Snuff Trap is a grimey and fascinating movie, which Mattei scripted, directed and edited. Shot by Luigi Ciccasere who shot several of Mattei’s later movies including L’isola dei morti viventi (Island of the Living Dead) 2008. The movie even features stunts supervised by legendary Italian stuntman Ottaviano Dell’Acqua, who has a very small cameo in the movie. To think that Mattei was getting away with stuff like this without really getting any attention is an outrage. This is potent stuff, at times it even predates Srdjan Spasojevic’s Srpski Film (A Serbian Film) 2010 in its topics, themes investigation plot and shock twists. Snuff Trap is a movie you should be watching right now if you like the work of Bruno Mattei!

4 comments:

Nigel M said...

I didn't find it grim at all. Thought the snuff scenes were so cliched that they were hilarious. No where near as dark as D'amato's attempts at similar. Nevertheless I really did enjoy Snuff Trap.

CiNEZiLLA said...

Nah, I suppose you might be right there Nigel. But It's a Mattei, so I have to sugar it up a bit. Although the huge shearers up the jaxy of that woman in the Dwarfs place is kinda grim... :D

Jack J said...

You have to "sugar it up a bit"? Huh? Aren't you doing the opposite? If you sugar'ed it up you'd be making it sound sweeter than what it is. You're making it sound GRIMMER than what it is. LMFAO. You're pouring vinegar on it, mate. Haha.

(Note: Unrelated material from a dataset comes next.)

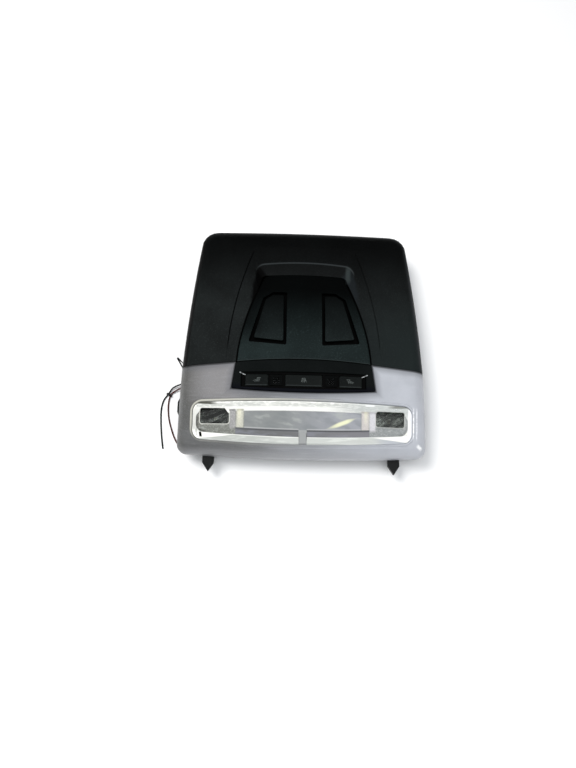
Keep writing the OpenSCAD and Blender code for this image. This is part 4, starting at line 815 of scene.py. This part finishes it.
    def marks(self):
        """A painted shadow crescent at the two upper corners, a small nick, and a few painted glints."""
        # Painted shadow under the lip at the upper corners
        slant = self.affine(self.side, -CRESCENT_SLOPE, CRESCENT_Y)
        off = self.size(self.plus(self.high, slant))
        along = self.times(self.ramp(self.side, *CRESCENT_INNER_X), self.ramp(self.side, *CRESCENT_OUTER_X))
        crescent = self.times(self.ramp(off, 1.5, 0.6), along, self.across(60, 1, 0.7))
        self.paint(crescent, tone(74, 74, 64))
        lean = self.affine(self.minus(self.y, NICK_PLACE[1]), NICK_SLOPE, -NICK_PLACE[0])
        off = self.size(self.plus(self.x, lean))
        self.paint(self.times(self.ramp(off, 1.5, 0.9), self.inside(self.y, NICK_Y, 0.8)), tone(8, 7, 6))
        # Painted glints on the upper band
        spark = self.ramp(self.noise(0.9, 1), 0.58, 0.68)
        self.paint(self.times(self.patch(*UPPER_GLINTS, 1.5, 0.6), spark), tone(253, 253, 253))


def lens_acrylic():
    lens = Lens()
    lens.upper_band()
    lens.lower_band()
    lens.ring_ends()
    floor = lens.floor()
    lens.frosted(floor)
    lens.strips()
    clear = lens.windows()
    lens.marks()
    lens.put(lens.shader.inputs["Transmission Weight"], lens.times(clear, 0.96))
    ribs = lens.noise(1.3, 1, (1, 40, 1))
    return lens.finish(lens.ramp(clear, 0, 1, 0.2, 0.03), lens.bump(ribs, 0.06))


# Colours of the pieces

# Depths over which the panel's wells and the caps get painted shade
WELL_SHADE_DEPTH = (0.7, 1.4)
CAP_SHADE_DEPTH = (0.85, 1.25)
MATT = (0.5, 0.6)
SATIN = (0.4, 0.5)
GLOSSY = (0.3, 0.4)

materials = {
    "console_cover": cover_plastic(),
    "centre_panel": panel_plastic("panel_plastic", tone(22, 29, 29), tone(28, 36, 36), WELL_SHADE_DEPTH),
    "left_blanking_cover": panel_plastic("cap_plastic", tone(21, 26, 26), tone(27, 33, 33), CAP_SHADE_DEPTH),
    "switch_bezel": strip_plastic(),
    "left_reading_button": button_plastic(),
    "left_microphone_grille": plastic("grille_plastic", tone(3, 4, 4), tone(7, 8, 8), MATT, specular=0.06),
    "base_housing": plastic("housing_plastic", tone(16, 17, 17), tone(22, 23, 23), MATT, 0.6, 0.02),
    "left_reflector": plastic("reflector_plastic", tone(22, 26, 24), tone(52, 56, 52), GLOSSY, 1.0, 0.03),
    "right_reflector": plastic(
        "pale_reflector_plastic", tone(54, 58, 58), tone(122, 126, 124), GLOSSY, 1.0, 0.03),
    "centre_diffuser": plastic(
        "diffuser_plastic", tone(228, 228, 220), tone(240, 240, 234), MATT, 0.8, 0.02),
    "circuit_board": plastic("board_lacquer", tone(22, 66, 42), tone(28, 80, 52), GLOSSY, 1.5, 0.01),
    "left_switch": plastic("switch_plastic", tone(18, 18, 20), tone(26, 26, 28), SATIN),
    "left_plunger": plastic("plunger_plastic", tone(205, 202, 188), tone(218, 216, 204), SATIN),
    "connector_header": plastic("header_plastic", tone(16, 16, 17), tone(24, 24, 25), (0.45, 0.55)),
    "lead_grommet": plastic("grommet_rubber", tone(12, 13, 13), tone(18, 19, 19), (0.6, 0.75)),
    "lead_tie": plastic("tie_plastic", tone(14, 14, 14), tone(22, 22, 22), SATIN),
    "centre_leds": plastic("led_phosphor", tone(96, 92, 66), tone(112, 108, 80), (0.2, 0.3), 0.6),
    "lamp_bezel": pearl_paint(),
    "lamp_lens": lens_acrylic(),
    "connector_pins": metal("pin_metal", tone(224, 192, 120)),
    "left_spring_clip": plastic("clip_enamel", tone(6, 6, 7), tone(10, 10, 11), SATIN, specular=0.12),
    "left_microphone": metal("capsule_metal", tone(176, 178, 182)),
    "cover_screws": metal("screw_steel", tone(164, 166, 170)),
    "black_lead": plastic("black_insulation", tone(16, 19, 18), tone(26, 30, 28), (0.35, 0.5), 0.9, 0.01),
    "red_lead": plastic("red_insulation", tone(50, 24, 24), tone(70, 34, 32), (0.35, 0.5), 0.9, 0.01),
}
same_as = {
    "right_blanking_cover": "left_blanking_cover", "centre_light_button": "left_reading_button",
    "right_reading_button": "left_reading_button", "right_microphone_grille": "left_microphone_grille",
    "centre_switch": "left_switch", "right_switch": "left_switch",
    "centre_plunger": "left_plunger", "right_plunger": "left_plunger", "left_reading_led": "centre_leds",
    "right_reading_led": "centre_leds", "right_microphone": "left_microphone",
    "board_screws": "cover_screws"}


def dress(obj, material):
    obj.data.materials.clear()
    obj.data.materials.append(material)


for name, node in nodes.items():
    node.material_slots[0].material = materials[same_as.get(name, name)]
dress(black_wire, materials["black_lead"])
dress(red_wire, materials["red_lead"])


# Marks printed on the buttons, and painted highlights at the ends of the recess: thin bright strips where
# light catches the sloping ends

MARK_W = 0.26
MARK_T = 0.03
SIDE_HEAD = [(0.4, 1.9), (3.8, 1.9), (3, 0.7), (1.2, 0.7), (0.4, 1.9)]
SIDE_RAYS = [
    [(0.5, 0.6), (-3.2, -0.9)], [(1, 0.1), (-1.9, -1.9)], [(1.8, 0), (0.1, -2)], [(2.6, 0.1), (2, -1.9)]]
MIDDLE_HEAD = [(-1.9, 1.1), (-1.2, 2.1), (1.2, 2.1), (1.9, 1.1), (-1.9, 1.1)]
MIDDLE_RAYS = [
    [(-1.2, 0.5), (-2.6, -1.6)], [(-0.4, 0.4), (-0.9, -2)],
    [(0.4, 0.4), (0.9, -2)], [(1.2, 0.5), (2.6, -1.6)]]
FLASH = [(-62, -32.6, 0.6), (-61, -33, 1.2), (-59, -33.8, 1), (-56, -34.9, 0.4)]
FLASH_LIFT = 0.25


def button_face(x, y):
    return crown(x, y) - STRIP_RECESS + BUTTON_PROUD


def recess_end(x, y):
    """Height just over the strip where its recess slopes up at an end."""
    rise = min(1, max(0, (STRIP_RECESS_HALF_W - FLASH_LIFT - abs(x)) / STRIP_END_W))
    return crown(x, y) - STRIP_RECESS * rise


def ribbon(points, height):
    """Corners of a thin flat line that lies on a face; each point has a place and a width."""
    places = [Vector(p[:2]) for p in points]
    rows = []
    for k, (x, y, width) in enumerate(points):
        along = (places[min(k + 1, len(places) - 1)] - places[max(k - 1, 0)]).normalized()
        side = Vector((-along.y, along.x)) * width / 2
        for turn in (side, -side):
            spot = places[k] + turn
            rows.append((spot.x, spot.y, height(spot.x, spot.y)))
    return rows


def printed(name, lines, height, body, material):
    """Thin closed strokes that stand a hair above a face."""
    verts, faces = [], []
    for line in lines:
        rows = ribbon(line, height)
        base = len(verts)
        n = len(rows)
        verts += [Vector((x, y, z + MARK_T)) * MM for x, y, z in rows]
        verts += [Vector((x, y, z - MARK_T)) * MM for x, y, z in rows]
        for k in range(0, n - 2, 2):
            a, b, c, d = base + k, base + k + 1, base + k + 3, base + k + 2
            faces += [(a, b, c, d), (d + n, c + n, b + n, a + n)]
            faces += [(a, d, d + n, a + n), (c, b, b + n, c + n)]
        faces += [(base, base + n, base + n + 1, base + 1)]
        faces += [(base + n - 2, base + n - 1, base + 2 * n - 1, base + 2 * n - 2)]
    mesh = bpy.data.meshes.new(name)
    mesh.from_pydata(verts, [], faces)
    piece = add(bpy.data.objects.new(name, mesh))
    dress(piece, material)
    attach(piece, body)


def mark(name, body, middle, turned, strokes):
    lines = [[(middle + turned * u, BUTTON_Y + v, MARK_W) for u, v in stroke] for stroke in strokes]
    printed(name, lines, button_face, body, mark_ink)


# Painted highlight: a bright strip laid over the sloping end of the recess
def flash(name, turned):
    line = [(turned * x, y, width) for x, y, width in FLASH]
    printed(name, [line], recess_end, "housing", recess_highlight)


mark_ink = plastic("mark_ink", tone(92, 98, 97), tone(116, 122, 120), (0.45, 0.55), 0.3, 0.002)
# A bright metal-like finish that stands for a highlight
recess_highlight = metal("recess_highlight", tone(222, 226, 226), (0.2, 0.3))
mark("left_reading_mark", "left_button", -READING_X, 1, [SIDE_HEAD] + SIDE_RAYS)
mark("centre_light_mark", "centre_button", 0, 1, [MIDDLE_HEAD] + MIDDLE_RAYS)
mark("right_reading_mark", "right_button", READING_X, -1, [SIDE_HEAD] + SIDE_RAYS)
flash("left_recess_highlight", 1)
flash("right_recess_highlight", -1)


# Smooth faces and slightly rounded edges: angles in degrees, sizes in millimetres

SHARP_ANGLE = 32
SLIGHT_ANGLE = 12
INNER_X = 90
INNER_Y = 108
JOIN_REACH = 0.002
EDGE_ROUNDS = {
    "console_cover": 0.5, "centre_panel": 0.25, "left_blanking_cover": 0.25, "right_blanking_cover": 0.25,
    "lamp_bezel": 0.3, "switch_bezel": 0.15, "left_reading_button": 0.15, "centre_light_button": 0.15,
    "right_reading_button": 0.15, "lamp_lens": 0.15}


class Steps(Nodes):
    """A group of steps that change the geometry of a piece, one after another."""

    def __init__(self, name):
        super().__init__(bpy.data.node_groups.new(name, "GeometryNodeTree"))
        self.tree.is_modifier = True
        for way in ("INPUT", "OUTPUT"):
            self.tree.interface.new_socket("Geometry", in_out=way, socket_type="NodeSocketGeometry")
        self.geometry = self.node("NodeGroupInput").outputs[0]

    def step(self, kind, constants, **settings):
        """Sends the geometry through one more node."""
        made = self.node(kind, **settings)
        for socket, value in constants.items():
            self.put(made.inputs[socket], value)
        self.put(made.inputs["Geometry"], self.geometry)
        self.geometry = made.outputs[0]

    def compare(self, operation, value, limit):
        return self.result("FunctionNodeCompare", value, limit, operation=operation)

    def both(self, operation, a, b):
        return self.result("FunctionNodeBooleanMath", a, b, operation=operation)

    def fold(self, operation, angle):
        """Whether the faces at an edge turn by more or less than an angle."""
        turn = self.node("GeometryNodeInputMeshEdgeAngle").outputs[0]
        return self.compare(operation, turn, math.radians(angle))

    def inner(self):
        """Whether an edge lies inside the rolled edge of the part."""
        x, y, _ = self.parts(self.node("GeometryNodeInputPosition").outputs[0])
        near = self.compare("LESS_THAN", self.size(x), INNER_X * MM)
        return self.both("AND", near, self.compare("LESS_THAN", y, INNER_Y * MM))

    def close(self):
        self.put(self.node("NodeGroupOutput").inputs[0], self.geometry)
        return self.tree


def joined_group():
    """Joins the corners of neighbouring faces and marks the edges that get rounded."""
    steps = Steps("joined")
    slight = steps.both("AND", steps.fold("GREATER_THAN", SLIGHT_ANGLE), steps.inner())
    marked = steps.both("OR", steps.fold("GREATER_THAN", SHARP_ANGLE), slight)
    steps.step("GeometryNodeRemoveAttribute", {"Name": "custom_normal"})
    steps.step("GeometryNodeMergeByDistance", {"Distance": JOIN_REACH * MM})
    steps.step(
        "GeometryNodeStoreNamedAttribute", {"Name": "bevel_weight_edge", "Value": marked},
        data_type="FLOAT", domain="EDGE")
    return steps.close()


def smooth_group():
    """Smooths the faces, and keeps the sharp edges."""
    steps = Steps("smooth")
    steps.step("GeometryNodeSetShadeSmooth", {})
    flat = steps.fold("LESS_THAN", SHARP_ANGLE)
    steps.step("GeometryNodeSetShadeSmooth", {"Shade Smooth": flat}, domain="EDGE")
    return steps.close()


def modify(obj, name, kind, **settings):
    made = obj.modifiers.new(name, kind)
    for key, value in settings.items():
        setattr(made, key, value)


joined = joined_group()
smooth = smooth_group()
for name, node in nodes.items():
    modify(node, "join", "NODES", node_group=joined)
    if name in EDGE_ROUNDS:
        modify(node, "round", "BEVEL", width=EDGE_ROUNDS[name] * MM, segments=3, limit_method="WEIGHT")
    modify(node, "smooth", "NODES", node_group=smooth)
    modify(node, "weigh", "WEIGHTED_NORMAL", keep_sharp=True, mode="FACE_AREA")


# Floor and soft light: sizes and places in metres

FLOOR_REACH = 3
KEY_COLOUR = (1, 0.985, 0.97)
SKY_COLOUR = (0.93, 0.965, 1)
ROOM_BRIGHT = (0.97, 0.99, 1, 1)
ROOM_DIM = (0.08, 0.08, 0.085, 1)
ROOM_STRENGTH = 0.78


def make_floor():
    shade = Shade("floor_paper", tone(250, 250, 250), {"Specular IOR Level": 0.1})
    shade.paint(shade.times(shade.noise(60, 2), 0.2), tone(246, 246, 247))
    mesh = bpy.data.meshes.new("floor")
    corners = [(-FLOOR_REACH, -FLOOR_REACH, 0), (FLOOR_REACH, -FLOOR_REACH, 0)]
    corners += [(FLOOR_REACH, FLOOR_REACH, 0), (-FLOOR_REACH, FLOOR_REACH, 0)]
    mesh.from_pydata(corners, [], [(0, 1, 2, 3)])
    floor = add(bpy.data.objects.new("floor", mesh))
    dress(floor, shade.finish(0.9))


def soft_light(name, place, size, power, colour):
    """A square light that faces the part and shows in no reflection."""
    data = bpy.data.lights.new(name, "AREA")
    data.shape = "SQUARE"
    data.size = size
    data.energy = power
    data.color = colour
    light = add(bpy.data.objects.new(name, data))
    light.location = place
    light.rotation_euler = (-Vector(place)).to_track_quat("-Z", "Y").to_euler()
    light.visible_glossy = False


def make_room():
    """Soft light from overhead and the near side, dimmer from the far side and low down."""
    world = bpy.data.worlds.new("room")
    world.use_nodes = True
    room = Nodes(world.node_tree)
    _, y, z = room.parts(room.node("ShaderNodeTexCoord").outputs["Generated"])
    below = room.ramp(z, 0.75, 0.6, kind="LINEAR")
    above = room.ramp(z, 0.12, 0.28, kind="LINEAR")
    far = room.ramp(y, 0.3, 0.52, kind="LINEAR")
    background = room.tree.nodes["Background"]
    light = room.mix(room.most(far, room.times(below, above)), ROOM_BRIGHT, ROOM_DIM)
    room.put(background.inputs["Color"], light)
    background.inputs["Strength"].default_value = ROOM_STRENGTH
    bpy.context.scene.world = world


make_floor()
soft_light("key", (-0.6, 0.28, 1.3), 0.6, 15, KEY_COLOUR)
soft_light("sky", (0.05, -0.3, 1.45), 1.0, 8.5, SKY_COLOUR)
make_room()
bpy.context.scene.view_settings.view_transform = "Standard"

I have this in my collection but haven't seen it yet. Thanks for this (as always) fab review! Too fucking bad it's not available to people who aren't outlaws. AWE/Njut should put it out.

CiNEZiLLA said...

Lol. Nevertheless It's a Mattei and the more people who discover Mattei the better! :D

There's something about him that I empathize immensely with. Much more than I ever did with D'Amato. Perhaps it's because Mattei stuck to his guns, who knows.

Yeah, AWE/Njuta should get this out there. They cold make a great Mattei box set.